Given exercise:
Your task is to quote exactly the run of lines that starts at the line containing "# The orange" and ends at the line containing "bpy.context.scene.collection.objects.link(empty)", including both.

*** Data ***

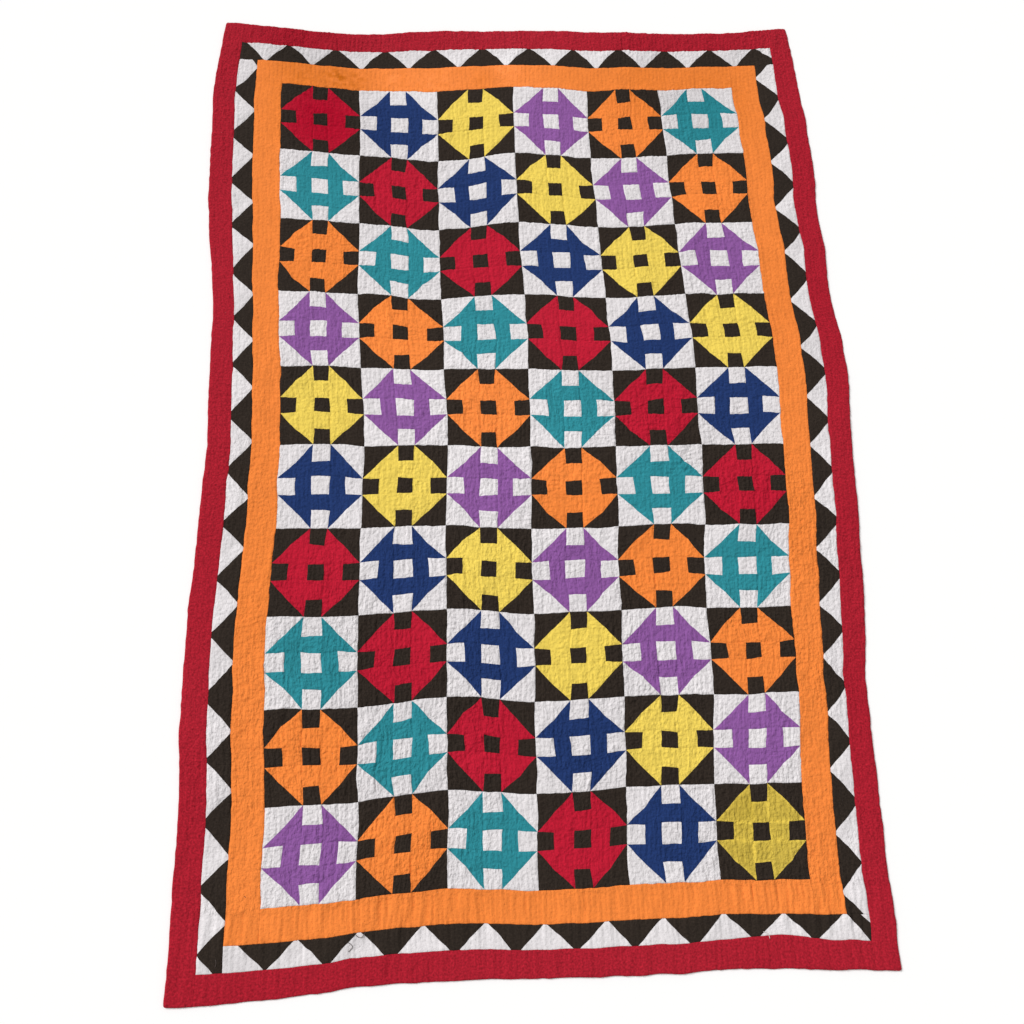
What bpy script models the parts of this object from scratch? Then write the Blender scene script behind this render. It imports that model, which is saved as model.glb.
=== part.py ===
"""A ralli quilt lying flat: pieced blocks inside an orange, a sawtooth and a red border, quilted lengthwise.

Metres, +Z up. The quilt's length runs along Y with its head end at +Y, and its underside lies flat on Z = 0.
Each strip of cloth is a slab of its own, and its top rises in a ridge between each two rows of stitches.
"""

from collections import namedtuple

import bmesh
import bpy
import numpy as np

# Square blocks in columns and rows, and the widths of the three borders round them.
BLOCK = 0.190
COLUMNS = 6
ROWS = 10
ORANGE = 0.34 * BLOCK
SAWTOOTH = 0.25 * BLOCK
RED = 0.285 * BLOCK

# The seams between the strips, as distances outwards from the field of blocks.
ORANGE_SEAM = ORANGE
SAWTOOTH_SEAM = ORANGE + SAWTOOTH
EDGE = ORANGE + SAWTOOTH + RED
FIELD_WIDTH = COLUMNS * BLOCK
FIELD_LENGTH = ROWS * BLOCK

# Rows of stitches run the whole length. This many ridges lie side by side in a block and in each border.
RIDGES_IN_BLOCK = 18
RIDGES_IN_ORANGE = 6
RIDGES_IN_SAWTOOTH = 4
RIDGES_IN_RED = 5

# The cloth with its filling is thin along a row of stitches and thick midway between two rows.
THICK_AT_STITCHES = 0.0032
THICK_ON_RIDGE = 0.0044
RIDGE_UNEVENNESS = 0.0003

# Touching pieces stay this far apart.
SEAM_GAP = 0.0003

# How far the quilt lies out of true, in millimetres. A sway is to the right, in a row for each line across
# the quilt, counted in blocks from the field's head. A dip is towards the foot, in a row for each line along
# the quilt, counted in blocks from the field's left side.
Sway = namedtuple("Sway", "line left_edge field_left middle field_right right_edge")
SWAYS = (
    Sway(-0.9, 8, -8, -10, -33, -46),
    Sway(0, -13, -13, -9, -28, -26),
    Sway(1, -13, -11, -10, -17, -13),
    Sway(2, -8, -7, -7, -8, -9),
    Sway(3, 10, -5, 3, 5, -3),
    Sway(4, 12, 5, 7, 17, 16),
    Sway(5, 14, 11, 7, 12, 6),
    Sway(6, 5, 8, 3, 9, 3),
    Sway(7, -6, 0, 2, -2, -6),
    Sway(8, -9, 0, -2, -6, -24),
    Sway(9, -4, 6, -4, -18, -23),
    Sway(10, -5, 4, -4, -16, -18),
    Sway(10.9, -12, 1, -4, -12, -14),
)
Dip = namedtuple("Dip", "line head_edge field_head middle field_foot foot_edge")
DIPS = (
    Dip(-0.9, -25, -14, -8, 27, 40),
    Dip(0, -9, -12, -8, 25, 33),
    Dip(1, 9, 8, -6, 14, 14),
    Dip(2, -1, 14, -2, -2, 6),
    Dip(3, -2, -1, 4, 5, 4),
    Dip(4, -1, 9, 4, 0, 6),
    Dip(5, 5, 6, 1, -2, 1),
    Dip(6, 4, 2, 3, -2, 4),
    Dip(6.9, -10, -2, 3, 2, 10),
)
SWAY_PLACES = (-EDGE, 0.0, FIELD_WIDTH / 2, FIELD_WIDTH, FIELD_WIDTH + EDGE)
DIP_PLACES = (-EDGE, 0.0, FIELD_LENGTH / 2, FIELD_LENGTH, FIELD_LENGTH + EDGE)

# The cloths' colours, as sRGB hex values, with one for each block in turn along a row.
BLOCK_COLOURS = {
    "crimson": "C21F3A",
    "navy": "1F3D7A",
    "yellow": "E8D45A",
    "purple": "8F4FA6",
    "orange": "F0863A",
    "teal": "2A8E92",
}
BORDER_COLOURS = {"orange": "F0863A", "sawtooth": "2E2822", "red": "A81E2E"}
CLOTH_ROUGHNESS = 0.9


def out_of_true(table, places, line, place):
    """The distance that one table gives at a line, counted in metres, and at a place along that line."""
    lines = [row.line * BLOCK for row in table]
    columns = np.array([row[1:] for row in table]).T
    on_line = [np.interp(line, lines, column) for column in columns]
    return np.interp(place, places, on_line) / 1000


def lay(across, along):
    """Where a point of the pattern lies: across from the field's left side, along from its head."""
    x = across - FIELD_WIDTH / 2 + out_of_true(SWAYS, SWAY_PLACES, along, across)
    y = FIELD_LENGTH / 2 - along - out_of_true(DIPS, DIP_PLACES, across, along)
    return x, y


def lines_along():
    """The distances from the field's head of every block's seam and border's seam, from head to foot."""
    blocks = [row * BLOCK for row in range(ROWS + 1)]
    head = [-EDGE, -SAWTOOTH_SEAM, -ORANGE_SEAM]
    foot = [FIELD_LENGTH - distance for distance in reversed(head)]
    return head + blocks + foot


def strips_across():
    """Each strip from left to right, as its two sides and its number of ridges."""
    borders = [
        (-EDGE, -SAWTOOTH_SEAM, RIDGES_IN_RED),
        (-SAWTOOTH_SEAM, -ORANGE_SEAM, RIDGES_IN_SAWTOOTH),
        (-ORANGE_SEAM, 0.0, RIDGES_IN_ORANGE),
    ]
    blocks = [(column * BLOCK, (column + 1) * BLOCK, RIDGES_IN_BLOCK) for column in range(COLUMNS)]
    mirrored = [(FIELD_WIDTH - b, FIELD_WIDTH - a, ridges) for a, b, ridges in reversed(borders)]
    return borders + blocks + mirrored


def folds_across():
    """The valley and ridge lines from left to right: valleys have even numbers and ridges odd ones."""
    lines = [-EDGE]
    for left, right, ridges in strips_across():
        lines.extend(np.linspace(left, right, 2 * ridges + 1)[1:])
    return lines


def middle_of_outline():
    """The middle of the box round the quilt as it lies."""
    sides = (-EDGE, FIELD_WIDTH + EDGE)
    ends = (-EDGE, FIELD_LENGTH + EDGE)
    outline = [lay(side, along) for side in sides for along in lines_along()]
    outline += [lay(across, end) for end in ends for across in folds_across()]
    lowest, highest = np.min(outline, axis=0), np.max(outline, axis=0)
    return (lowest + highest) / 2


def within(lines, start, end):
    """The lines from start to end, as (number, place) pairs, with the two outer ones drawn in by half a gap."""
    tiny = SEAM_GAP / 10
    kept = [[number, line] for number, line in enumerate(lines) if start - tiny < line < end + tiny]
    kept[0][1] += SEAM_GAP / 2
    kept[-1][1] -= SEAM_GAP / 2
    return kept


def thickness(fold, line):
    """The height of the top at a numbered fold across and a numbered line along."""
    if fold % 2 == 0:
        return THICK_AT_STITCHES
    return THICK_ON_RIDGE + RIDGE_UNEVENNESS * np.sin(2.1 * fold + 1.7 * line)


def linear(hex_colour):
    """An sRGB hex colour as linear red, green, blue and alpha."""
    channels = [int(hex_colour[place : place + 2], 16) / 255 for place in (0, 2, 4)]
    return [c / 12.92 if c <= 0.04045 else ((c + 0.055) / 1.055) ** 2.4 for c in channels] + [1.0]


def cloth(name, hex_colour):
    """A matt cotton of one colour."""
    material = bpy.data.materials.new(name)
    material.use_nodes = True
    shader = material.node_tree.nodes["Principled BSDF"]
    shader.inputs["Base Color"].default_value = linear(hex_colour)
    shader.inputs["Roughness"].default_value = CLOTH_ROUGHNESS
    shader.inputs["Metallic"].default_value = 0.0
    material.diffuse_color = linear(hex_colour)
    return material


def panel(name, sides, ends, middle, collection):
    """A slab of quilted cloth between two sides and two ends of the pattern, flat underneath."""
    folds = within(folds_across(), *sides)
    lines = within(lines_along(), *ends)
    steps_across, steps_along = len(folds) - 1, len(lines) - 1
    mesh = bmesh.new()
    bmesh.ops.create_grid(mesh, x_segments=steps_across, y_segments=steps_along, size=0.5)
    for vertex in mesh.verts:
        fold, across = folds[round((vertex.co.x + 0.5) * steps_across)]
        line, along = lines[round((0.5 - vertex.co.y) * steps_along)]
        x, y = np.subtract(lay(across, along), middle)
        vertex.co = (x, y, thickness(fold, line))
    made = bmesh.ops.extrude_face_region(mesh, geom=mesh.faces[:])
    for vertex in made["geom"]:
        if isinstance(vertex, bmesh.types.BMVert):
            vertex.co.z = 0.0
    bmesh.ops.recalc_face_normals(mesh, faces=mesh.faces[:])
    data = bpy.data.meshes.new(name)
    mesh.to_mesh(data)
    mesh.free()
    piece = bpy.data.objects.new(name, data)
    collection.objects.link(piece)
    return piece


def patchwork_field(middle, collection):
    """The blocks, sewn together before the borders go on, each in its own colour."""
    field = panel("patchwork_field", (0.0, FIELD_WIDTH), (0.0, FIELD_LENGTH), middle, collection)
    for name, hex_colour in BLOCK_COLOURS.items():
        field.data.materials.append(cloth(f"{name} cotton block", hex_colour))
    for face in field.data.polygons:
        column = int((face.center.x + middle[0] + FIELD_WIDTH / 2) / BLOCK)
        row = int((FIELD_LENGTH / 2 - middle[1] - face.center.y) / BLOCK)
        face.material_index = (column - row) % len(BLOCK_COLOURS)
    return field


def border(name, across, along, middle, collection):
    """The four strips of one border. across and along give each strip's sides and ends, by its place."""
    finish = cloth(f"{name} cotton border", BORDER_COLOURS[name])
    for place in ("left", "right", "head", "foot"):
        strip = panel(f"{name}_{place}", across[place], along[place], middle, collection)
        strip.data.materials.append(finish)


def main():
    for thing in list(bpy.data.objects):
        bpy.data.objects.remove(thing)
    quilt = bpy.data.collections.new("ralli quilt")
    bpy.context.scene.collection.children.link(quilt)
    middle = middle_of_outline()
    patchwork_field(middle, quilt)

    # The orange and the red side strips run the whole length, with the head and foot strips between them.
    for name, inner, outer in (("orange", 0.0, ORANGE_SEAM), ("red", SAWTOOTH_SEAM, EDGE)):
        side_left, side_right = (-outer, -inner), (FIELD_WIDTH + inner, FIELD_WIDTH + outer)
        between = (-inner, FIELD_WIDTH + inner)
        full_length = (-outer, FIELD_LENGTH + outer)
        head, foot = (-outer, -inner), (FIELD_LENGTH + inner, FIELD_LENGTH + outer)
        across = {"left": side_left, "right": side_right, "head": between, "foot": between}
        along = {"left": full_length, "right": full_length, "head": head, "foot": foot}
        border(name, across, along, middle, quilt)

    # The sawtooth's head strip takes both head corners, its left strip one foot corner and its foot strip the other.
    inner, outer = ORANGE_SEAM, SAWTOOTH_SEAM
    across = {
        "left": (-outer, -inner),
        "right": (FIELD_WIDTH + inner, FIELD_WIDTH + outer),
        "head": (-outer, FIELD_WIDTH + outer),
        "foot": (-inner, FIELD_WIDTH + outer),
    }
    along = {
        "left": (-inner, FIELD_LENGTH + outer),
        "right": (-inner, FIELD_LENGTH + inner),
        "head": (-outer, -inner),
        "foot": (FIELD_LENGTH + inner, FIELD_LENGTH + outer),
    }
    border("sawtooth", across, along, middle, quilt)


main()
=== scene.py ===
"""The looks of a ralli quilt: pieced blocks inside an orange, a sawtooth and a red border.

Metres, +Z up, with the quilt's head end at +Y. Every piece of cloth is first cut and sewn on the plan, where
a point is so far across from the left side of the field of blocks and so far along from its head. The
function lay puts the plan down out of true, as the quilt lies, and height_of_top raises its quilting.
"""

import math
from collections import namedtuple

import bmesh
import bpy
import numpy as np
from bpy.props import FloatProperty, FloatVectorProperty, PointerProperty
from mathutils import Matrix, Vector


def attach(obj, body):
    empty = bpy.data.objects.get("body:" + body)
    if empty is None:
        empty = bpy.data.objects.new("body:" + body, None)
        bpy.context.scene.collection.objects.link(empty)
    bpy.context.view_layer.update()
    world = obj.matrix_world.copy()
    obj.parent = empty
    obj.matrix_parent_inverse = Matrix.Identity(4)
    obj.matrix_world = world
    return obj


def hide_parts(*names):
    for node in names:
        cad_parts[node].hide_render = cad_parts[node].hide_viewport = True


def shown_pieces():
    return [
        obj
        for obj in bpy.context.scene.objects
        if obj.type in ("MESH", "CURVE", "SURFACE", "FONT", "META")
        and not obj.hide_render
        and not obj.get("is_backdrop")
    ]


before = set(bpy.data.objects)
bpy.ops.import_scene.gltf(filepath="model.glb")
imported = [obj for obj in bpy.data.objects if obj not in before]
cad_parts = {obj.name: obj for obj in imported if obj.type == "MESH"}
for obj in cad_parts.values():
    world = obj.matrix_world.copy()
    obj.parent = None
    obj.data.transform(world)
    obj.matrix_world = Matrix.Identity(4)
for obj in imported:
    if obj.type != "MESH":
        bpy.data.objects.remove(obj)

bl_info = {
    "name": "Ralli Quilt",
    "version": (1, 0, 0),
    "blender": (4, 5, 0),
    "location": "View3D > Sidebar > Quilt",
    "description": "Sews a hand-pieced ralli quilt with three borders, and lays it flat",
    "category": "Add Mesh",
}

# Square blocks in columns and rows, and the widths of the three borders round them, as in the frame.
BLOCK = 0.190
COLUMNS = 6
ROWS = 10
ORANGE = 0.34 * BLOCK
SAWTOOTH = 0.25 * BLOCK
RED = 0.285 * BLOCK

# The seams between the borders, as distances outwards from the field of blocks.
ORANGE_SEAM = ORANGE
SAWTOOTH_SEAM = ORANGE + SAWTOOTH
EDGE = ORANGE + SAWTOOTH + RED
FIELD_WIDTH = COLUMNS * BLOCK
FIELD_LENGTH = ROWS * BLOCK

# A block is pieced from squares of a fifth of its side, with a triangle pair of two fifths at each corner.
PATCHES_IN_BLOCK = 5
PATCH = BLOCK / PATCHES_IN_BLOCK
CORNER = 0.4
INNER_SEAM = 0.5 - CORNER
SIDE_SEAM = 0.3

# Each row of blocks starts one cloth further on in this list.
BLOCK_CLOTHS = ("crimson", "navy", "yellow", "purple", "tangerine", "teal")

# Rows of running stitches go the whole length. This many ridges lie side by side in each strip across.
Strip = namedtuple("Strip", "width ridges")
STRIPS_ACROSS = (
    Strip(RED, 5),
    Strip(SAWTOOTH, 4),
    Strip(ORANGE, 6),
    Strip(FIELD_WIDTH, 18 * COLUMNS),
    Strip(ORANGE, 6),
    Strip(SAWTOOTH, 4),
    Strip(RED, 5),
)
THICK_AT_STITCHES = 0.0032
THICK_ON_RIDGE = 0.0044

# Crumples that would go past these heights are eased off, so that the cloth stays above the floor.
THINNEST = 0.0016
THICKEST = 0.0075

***

Response:
    # The orange and the red side strips run the whole length, with the head and foot strips between them.
    for name, inner, outer in (("orange", 0.0, ORANGE_SEAM), ("red", SAWTOOTH_SEAM, EDGE)):
        side_left, side_right = (-outer, -inner), (FIELD_WIDTH + inner, FIELD_WIDTH + outer)
        between = (-inner, FIELD_WIDTH + inner)
        full_length = (-outer, FIELD_LENGTH + outer)
        head, foot = (-outer, -inner), (FIELD_LENGTH + inner, FIELD_LENGTH + outer)
        across = {"left": side_left, "right": side_right, "head": between, "foot": between}
        along = {"left": full_length, "right": full_length, "head": head, "foot": foot}
        border(name, across, along, middle, quilt)

    # The sawtooth's head strip takes both head corners, its left strip one foot corner and its foot strip the other.
    inner, outer = ORANGE_SEAM, SAWTOOTH_SEAM
    across = {
        "left": (-outer, -inner),
        "right": (FIELD_WIDTH + inner, FIELD_WIDTH + outer),
        "head": (-outer, FIELD_WIDTH + outer),
        "foot": (-inner, FIELD_WIDTH + outer),
    }
    along = {
        "left": (-inner, FIELD_LENGTH + outer),
        "right": (-inner, FIELD_LENGTH + inner),
        "head": (-outer, -inner),
        "foot": (FIELD_LENGTH + inner, FIELD_LENGTH + outer),
    }
    border("sawtooth", across, along, middle, quilt)


main()
=== scene.py ===
"""The looks of a ralli quilt: pieced blocks inside an orange, a sawtooth and a red border.

Metres, +Z up, with the quilt's head end at +Y. Every piece of cloth is first cut and sewn on the plan, where
a point is so far across from the left side of the field of blocks and so far along from its head. The
function lay puts the plan down out of true, as the quilt lies, and height_of_top raises its quilting.
"""

import math
from collections import namedtuple

import bmesh
import bpy
import numpy as np
from bpy.props import FloatProperty, FloatVectorProperty, PointerProperty
from mathutils import Matrix, Vector


def attach(obj, body):
    empty = bpy.data.objects.get("body:" + body)
    if empty is None:
        empty = bpy.data.objects.new("body:" + body, None)
        bpy.context.scene.collection.objects.link(empty)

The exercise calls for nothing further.